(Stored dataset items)
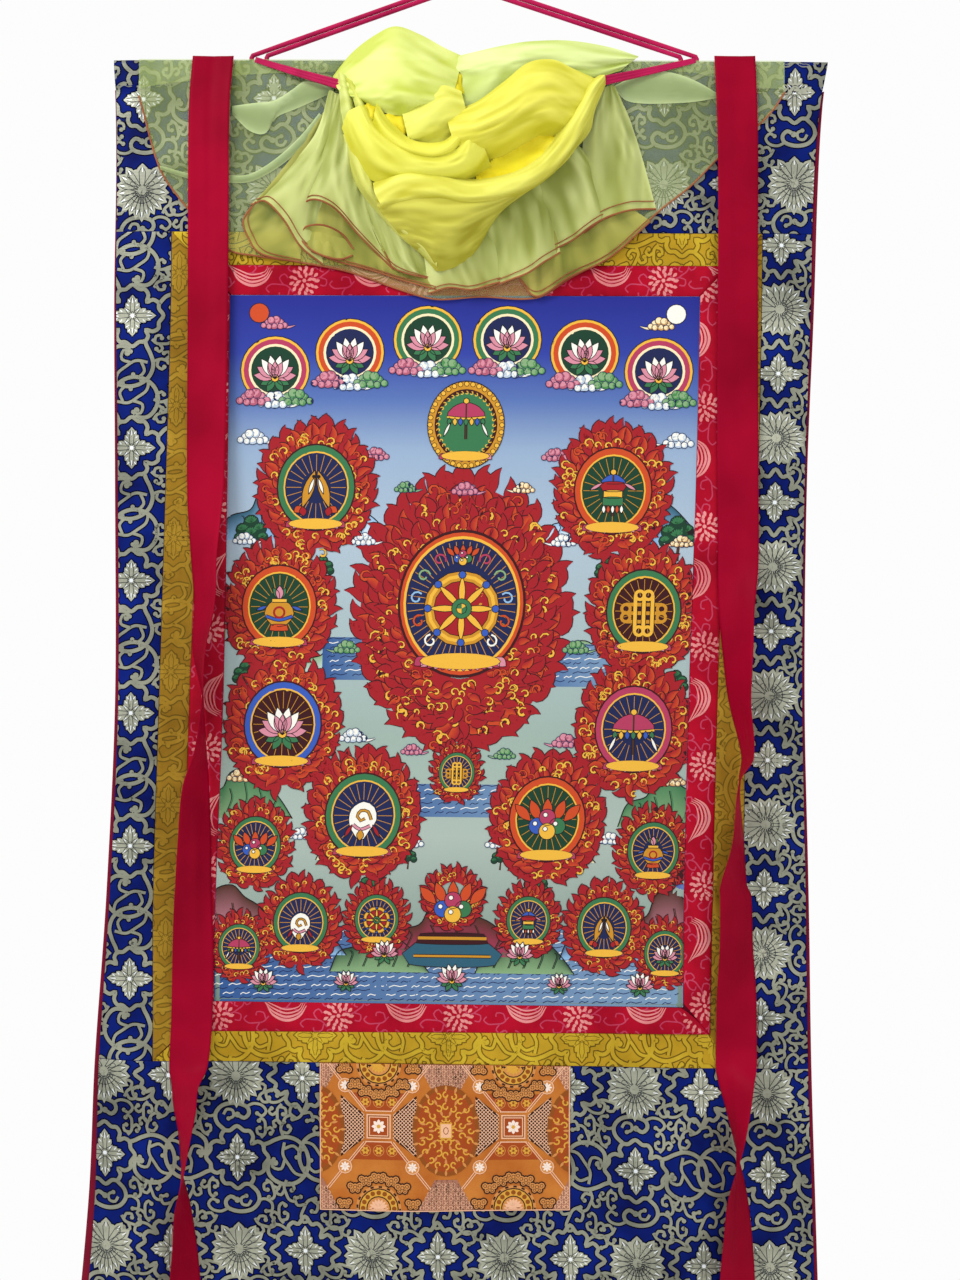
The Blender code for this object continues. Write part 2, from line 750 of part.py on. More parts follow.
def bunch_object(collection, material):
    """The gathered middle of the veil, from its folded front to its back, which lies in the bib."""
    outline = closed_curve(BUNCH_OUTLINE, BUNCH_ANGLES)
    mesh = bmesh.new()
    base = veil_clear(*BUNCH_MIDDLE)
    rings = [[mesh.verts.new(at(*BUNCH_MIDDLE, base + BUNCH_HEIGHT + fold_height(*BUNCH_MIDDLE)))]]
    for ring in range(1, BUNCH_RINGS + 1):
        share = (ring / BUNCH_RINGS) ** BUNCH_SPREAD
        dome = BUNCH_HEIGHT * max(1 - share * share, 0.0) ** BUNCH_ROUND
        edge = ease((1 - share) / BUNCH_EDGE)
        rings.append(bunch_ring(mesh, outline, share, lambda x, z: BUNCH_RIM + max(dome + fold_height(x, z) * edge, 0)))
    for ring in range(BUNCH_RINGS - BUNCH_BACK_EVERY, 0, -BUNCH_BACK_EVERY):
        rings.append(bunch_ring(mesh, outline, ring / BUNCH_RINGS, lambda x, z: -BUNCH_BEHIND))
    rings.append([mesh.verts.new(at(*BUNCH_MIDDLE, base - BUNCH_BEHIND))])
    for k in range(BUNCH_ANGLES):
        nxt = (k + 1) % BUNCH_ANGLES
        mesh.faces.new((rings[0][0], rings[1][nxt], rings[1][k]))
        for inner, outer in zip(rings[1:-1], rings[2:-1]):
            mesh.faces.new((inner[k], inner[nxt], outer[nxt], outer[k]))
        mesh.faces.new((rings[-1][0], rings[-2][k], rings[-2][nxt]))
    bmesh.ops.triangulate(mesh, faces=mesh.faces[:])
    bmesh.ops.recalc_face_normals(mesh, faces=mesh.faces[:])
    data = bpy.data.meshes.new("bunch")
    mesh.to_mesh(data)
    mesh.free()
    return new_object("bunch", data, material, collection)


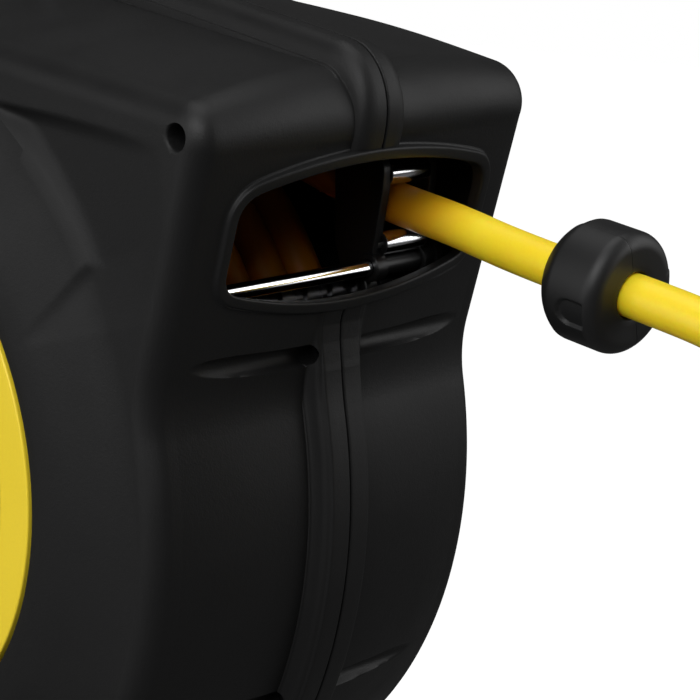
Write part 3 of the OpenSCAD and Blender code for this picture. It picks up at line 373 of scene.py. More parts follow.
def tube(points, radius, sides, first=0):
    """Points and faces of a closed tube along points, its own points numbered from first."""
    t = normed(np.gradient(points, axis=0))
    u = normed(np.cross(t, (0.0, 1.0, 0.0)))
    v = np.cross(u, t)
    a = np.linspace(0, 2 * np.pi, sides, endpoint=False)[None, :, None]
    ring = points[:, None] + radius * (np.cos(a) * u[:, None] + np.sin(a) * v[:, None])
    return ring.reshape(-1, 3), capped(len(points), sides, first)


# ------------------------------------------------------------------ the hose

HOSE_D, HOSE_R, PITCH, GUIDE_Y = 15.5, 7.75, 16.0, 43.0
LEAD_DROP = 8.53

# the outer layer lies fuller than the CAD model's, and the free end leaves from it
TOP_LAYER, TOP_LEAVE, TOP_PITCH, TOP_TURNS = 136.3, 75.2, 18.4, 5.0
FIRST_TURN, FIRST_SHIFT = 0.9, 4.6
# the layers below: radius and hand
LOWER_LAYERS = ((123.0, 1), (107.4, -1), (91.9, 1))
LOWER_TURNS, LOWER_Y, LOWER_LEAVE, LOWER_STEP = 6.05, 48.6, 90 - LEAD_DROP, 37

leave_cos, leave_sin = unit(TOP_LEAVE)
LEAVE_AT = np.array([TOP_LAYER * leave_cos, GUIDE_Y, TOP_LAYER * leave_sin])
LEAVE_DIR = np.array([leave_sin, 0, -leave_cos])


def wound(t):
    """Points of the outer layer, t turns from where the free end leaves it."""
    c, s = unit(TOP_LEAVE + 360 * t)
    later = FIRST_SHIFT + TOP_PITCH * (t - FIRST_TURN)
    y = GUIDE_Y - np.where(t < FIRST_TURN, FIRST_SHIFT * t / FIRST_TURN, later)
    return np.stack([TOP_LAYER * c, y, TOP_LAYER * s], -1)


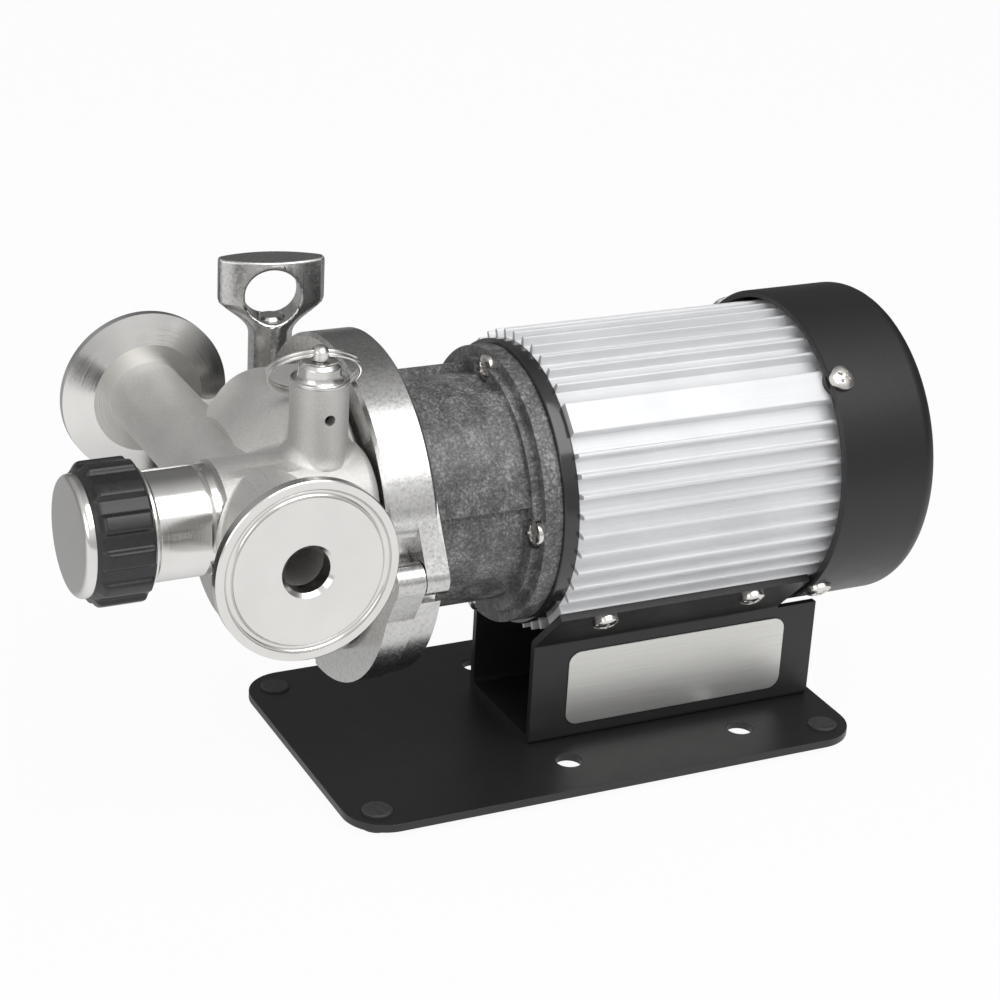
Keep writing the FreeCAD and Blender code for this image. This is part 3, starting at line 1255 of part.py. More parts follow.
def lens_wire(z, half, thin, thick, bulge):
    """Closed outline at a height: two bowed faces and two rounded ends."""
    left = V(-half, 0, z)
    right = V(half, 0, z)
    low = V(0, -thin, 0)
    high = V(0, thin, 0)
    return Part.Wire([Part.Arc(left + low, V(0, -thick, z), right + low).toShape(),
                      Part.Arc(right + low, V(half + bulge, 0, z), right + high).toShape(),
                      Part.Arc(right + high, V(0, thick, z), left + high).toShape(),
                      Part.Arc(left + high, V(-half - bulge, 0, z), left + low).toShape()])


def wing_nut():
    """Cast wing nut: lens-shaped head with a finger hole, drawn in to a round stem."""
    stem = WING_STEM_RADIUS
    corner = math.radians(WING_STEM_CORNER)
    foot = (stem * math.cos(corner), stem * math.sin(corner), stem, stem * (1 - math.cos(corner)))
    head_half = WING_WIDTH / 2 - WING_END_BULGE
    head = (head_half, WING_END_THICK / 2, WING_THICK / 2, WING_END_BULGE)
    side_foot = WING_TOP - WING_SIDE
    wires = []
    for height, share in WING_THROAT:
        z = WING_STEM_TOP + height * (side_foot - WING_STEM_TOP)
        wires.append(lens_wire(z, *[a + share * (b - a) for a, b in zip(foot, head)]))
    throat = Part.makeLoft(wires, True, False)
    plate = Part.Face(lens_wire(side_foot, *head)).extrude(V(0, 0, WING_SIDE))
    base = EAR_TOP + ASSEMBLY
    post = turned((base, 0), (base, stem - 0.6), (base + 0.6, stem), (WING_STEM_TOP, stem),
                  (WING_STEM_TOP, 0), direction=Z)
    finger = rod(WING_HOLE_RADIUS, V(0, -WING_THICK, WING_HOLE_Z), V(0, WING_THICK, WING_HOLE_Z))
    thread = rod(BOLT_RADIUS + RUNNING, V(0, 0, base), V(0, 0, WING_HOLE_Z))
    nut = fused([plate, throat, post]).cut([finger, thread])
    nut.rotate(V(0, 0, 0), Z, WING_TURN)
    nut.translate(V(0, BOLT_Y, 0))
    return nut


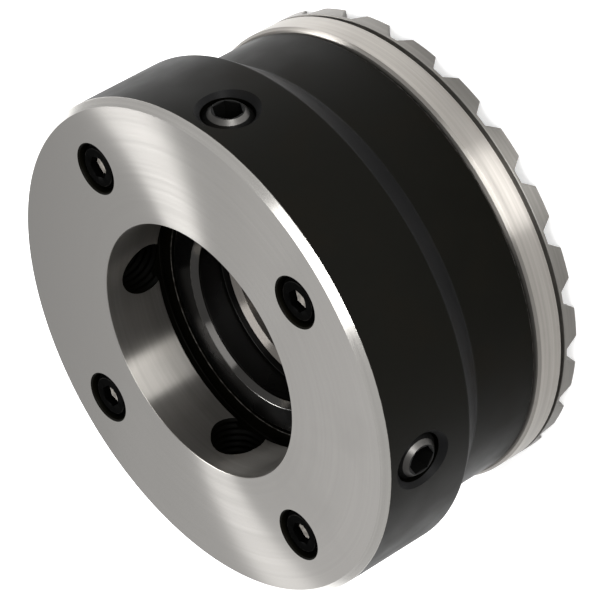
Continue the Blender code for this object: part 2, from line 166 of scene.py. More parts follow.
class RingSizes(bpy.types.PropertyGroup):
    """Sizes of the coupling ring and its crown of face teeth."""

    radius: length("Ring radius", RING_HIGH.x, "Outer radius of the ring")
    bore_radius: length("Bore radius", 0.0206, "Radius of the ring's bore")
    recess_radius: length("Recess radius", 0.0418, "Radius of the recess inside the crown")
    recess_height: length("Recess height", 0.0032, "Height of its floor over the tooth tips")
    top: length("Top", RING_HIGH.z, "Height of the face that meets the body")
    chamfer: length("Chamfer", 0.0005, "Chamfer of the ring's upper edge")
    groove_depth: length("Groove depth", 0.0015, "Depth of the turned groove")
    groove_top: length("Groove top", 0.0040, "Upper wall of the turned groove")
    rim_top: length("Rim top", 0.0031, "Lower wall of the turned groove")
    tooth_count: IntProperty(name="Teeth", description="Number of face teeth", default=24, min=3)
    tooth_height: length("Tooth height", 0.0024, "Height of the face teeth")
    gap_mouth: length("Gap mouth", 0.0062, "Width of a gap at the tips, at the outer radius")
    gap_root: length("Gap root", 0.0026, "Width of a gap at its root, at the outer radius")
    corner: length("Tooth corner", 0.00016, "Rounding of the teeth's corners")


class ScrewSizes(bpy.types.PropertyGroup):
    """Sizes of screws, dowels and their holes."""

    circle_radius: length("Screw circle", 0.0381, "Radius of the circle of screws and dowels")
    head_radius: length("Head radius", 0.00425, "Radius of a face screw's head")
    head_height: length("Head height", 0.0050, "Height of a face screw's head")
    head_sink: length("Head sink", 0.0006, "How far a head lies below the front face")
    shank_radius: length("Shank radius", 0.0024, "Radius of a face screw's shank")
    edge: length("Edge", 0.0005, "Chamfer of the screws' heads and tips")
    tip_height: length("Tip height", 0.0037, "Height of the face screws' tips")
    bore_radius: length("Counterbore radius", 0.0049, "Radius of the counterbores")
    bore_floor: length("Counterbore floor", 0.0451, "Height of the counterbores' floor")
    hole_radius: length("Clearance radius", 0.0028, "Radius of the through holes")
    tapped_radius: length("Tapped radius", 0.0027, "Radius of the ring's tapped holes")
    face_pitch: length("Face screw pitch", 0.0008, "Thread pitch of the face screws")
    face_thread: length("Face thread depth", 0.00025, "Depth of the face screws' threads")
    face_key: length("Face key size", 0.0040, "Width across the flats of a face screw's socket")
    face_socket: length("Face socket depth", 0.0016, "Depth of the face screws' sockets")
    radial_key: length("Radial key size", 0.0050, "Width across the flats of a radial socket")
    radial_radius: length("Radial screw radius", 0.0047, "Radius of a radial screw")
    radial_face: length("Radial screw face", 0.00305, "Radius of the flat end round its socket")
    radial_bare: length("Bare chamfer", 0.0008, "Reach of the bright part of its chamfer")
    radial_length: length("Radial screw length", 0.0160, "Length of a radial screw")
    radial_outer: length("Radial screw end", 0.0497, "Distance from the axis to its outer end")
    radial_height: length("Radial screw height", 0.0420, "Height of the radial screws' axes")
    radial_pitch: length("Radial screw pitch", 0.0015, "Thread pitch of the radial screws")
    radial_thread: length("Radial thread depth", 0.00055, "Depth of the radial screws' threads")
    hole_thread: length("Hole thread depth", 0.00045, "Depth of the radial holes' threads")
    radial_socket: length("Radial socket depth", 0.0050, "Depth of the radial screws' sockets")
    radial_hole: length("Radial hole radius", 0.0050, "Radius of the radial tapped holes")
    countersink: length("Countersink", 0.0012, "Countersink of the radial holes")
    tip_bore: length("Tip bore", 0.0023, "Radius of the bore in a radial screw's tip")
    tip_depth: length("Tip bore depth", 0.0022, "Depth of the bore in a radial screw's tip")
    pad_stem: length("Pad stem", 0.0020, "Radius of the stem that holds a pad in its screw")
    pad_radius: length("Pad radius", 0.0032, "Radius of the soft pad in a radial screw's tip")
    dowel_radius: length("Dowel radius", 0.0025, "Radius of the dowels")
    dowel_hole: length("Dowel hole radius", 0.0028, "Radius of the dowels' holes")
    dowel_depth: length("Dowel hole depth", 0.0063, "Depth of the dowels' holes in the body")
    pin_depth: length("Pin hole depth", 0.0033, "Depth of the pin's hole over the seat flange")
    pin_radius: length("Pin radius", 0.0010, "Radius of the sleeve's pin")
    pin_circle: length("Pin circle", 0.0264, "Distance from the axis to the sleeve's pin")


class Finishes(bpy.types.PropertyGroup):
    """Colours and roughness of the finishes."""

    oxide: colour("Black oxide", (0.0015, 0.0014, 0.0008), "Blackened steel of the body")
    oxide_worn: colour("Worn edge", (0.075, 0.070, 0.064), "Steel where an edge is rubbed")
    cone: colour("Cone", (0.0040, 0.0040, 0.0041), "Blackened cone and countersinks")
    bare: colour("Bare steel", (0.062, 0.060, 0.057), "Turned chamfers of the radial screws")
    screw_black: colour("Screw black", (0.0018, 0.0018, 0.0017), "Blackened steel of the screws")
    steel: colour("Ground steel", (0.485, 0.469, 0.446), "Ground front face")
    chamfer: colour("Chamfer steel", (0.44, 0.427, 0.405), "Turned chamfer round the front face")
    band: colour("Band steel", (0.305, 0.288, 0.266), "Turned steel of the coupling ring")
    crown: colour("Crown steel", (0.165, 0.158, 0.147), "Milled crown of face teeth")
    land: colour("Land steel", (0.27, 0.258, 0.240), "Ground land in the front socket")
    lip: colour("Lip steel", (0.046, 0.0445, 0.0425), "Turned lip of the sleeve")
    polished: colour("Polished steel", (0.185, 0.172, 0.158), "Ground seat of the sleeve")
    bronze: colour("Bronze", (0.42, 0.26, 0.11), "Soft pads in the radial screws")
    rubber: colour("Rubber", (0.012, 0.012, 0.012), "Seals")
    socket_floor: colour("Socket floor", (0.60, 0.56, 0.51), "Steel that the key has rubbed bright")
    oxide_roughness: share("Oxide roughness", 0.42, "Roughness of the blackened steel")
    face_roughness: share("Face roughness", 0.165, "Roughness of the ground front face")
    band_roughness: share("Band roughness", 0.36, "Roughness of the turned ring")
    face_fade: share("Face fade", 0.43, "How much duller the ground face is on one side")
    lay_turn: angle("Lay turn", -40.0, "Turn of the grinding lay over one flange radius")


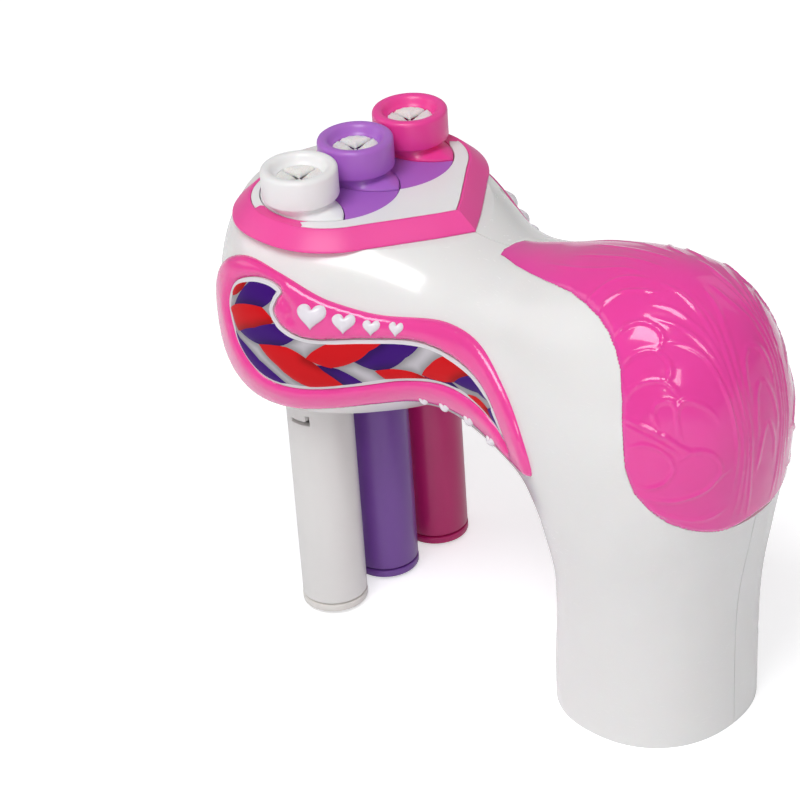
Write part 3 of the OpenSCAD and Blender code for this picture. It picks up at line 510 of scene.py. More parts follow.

*What is required:* Transcribe, exactly and exclusively, the run of lines that opens with the line bearing "373 of scene.py. More parts follow." and closes with the line bearing "LEAD_DROP = 8.53".

*Finished task:*
Write part 3 of the OpenSCAD and Blender code for this picture. It picks up at line 373 of scene.py. More parts follow.
def tube(points, radius, sides, first=0):
    """Points and faces of a closed tube along points, its own points numbered from first."""
    t = normed(np.gradient(points, axis=0))
    u = normed(np.cross(t, (0.0, 1.0, 0.0)))
    v = np.cross(u, t)
    a = np.linspace(0, 2 * np.pi, sides, endpoint=False)[None, :, None]
    ring = points[:, None] + radius * (np.cos(a) * u[:, None] + np.sin(a) * v[:, None])
    return ring.reshape(-1, 3), capped(len(points), sides, first)


# ------------------------------------------------------------------ the hose

HOSE_D, HOSE_R, PITCH, GUIDE_Y = 15.5, 7.75, 16.0, 43.0
LEAD_DROP = 8.53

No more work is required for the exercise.